The trio packed quickly. Doran muttered constantly under his breath, most of it colorful. Kael stayed quiet, but his mind was racing. He hadn't told them everything. The vision… there was more. A whisper at the end. Not a word, just a feeling. A memory he couldn't place.

They marched for hours under the thickening canopy of the forest. When the sun began to fall, the trees darkened, casting jagged shadows like fangs along the path.

Arinya walked beside Kael. Her steps were silent, but her thoughts loud enough to carry between them.

"I overheard one of the scouts," she said after a long pause. "He said I was beautiful."

Kael tilted his head toward her. "He's not wrong."

She blinked. "You haven't seen me."

"I heard you speak," he said. "That was enough."

She smiled despite herself. "You're awfully confident for someone who threatened to feed our companion to flaming assassins."

"I only threaten people I like."

"Great," Doran muttered from behind. "I'm Kael's favorite person in the world. So honored."
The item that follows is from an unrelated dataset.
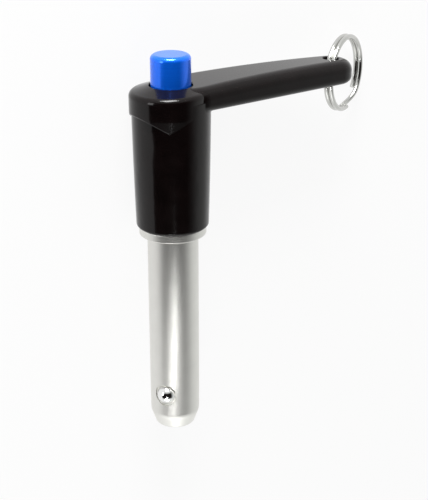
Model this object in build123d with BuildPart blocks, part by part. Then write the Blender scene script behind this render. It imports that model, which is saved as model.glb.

They came to a stop near the cliff's edge, where the path narrowed and the wind howled strangely. Arinya stepped forward, reaching for her spell pouch. Doran began setting up the bait, sighing loudly with every motion. Kael stood quietly, blind eyes scanning the wind, as though he could see something they couldn't.

Far away, across wind-warped fields and hollowed hills, a figure in a cracked mask stood beside a roaring fire. He clutched a blackened staff and stared into the flame, unblinking.

"The flame returns," he whispered. "And the ash will remember."